┌─ TASK INPUT

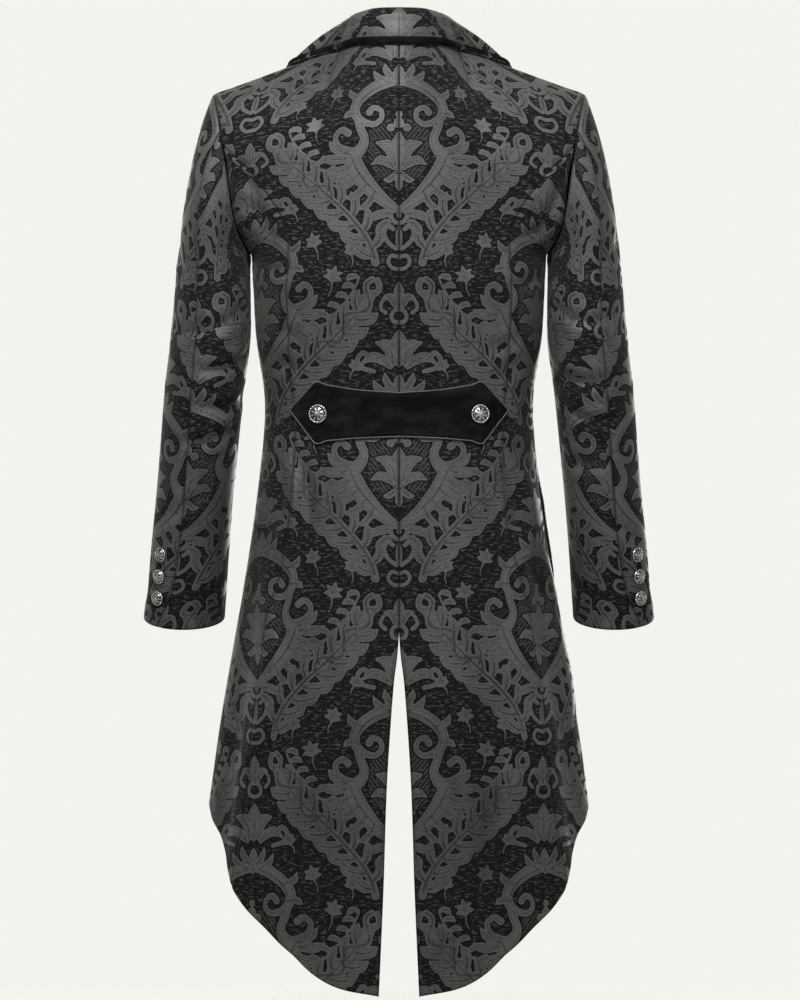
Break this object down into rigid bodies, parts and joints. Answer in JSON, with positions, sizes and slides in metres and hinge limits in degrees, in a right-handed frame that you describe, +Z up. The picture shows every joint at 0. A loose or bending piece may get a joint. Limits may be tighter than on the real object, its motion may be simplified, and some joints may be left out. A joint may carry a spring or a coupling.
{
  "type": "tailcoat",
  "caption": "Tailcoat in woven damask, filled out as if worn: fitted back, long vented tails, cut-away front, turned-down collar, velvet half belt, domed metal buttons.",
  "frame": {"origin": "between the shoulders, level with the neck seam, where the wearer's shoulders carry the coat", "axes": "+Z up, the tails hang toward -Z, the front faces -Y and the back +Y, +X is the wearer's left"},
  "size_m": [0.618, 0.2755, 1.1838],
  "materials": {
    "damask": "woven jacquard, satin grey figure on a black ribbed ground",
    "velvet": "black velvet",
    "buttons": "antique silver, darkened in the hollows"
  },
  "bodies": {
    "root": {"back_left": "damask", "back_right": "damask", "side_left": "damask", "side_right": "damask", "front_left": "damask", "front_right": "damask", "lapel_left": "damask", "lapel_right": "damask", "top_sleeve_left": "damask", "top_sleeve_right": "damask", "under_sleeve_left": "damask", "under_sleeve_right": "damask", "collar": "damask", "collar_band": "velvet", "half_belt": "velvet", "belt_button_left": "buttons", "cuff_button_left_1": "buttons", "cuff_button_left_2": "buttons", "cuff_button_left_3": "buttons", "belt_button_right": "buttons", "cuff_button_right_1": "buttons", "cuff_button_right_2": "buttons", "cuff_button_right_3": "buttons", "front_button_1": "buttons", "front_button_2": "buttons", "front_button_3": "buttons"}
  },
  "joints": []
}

└─
┌─ TASK INPUT

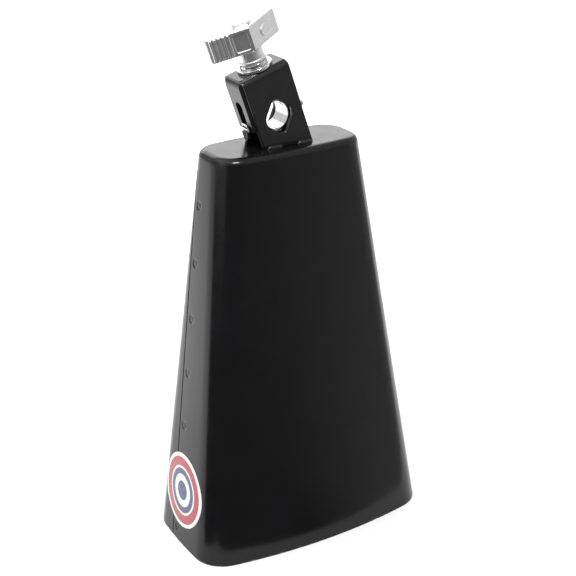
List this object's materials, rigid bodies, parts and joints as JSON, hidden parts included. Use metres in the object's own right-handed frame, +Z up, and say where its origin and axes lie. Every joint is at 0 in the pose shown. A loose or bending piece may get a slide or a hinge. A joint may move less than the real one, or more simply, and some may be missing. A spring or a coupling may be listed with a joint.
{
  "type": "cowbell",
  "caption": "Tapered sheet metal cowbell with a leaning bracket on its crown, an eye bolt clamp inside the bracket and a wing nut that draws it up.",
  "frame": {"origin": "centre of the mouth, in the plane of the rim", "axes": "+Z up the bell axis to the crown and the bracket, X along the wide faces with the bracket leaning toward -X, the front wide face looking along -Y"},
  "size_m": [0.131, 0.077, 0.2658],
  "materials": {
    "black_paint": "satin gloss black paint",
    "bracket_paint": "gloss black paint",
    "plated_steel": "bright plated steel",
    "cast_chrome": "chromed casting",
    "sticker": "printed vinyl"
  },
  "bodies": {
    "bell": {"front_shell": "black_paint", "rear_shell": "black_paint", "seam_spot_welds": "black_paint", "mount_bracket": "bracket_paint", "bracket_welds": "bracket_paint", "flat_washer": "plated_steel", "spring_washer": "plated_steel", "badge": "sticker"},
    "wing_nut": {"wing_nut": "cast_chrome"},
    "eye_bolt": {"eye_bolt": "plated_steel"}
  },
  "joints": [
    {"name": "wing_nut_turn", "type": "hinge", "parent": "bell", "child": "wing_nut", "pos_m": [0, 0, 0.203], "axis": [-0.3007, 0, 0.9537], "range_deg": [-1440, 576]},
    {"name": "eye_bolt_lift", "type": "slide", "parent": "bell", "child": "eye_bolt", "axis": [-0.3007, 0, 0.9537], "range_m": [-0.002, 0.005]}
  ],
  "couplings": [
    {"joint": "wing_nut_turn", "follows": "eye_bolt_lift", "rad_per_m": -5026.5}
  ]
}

└─

EXERCISE -> Tell how many lines contain the word "metres", using only the number.

COMPLETED EXERCISE -> 2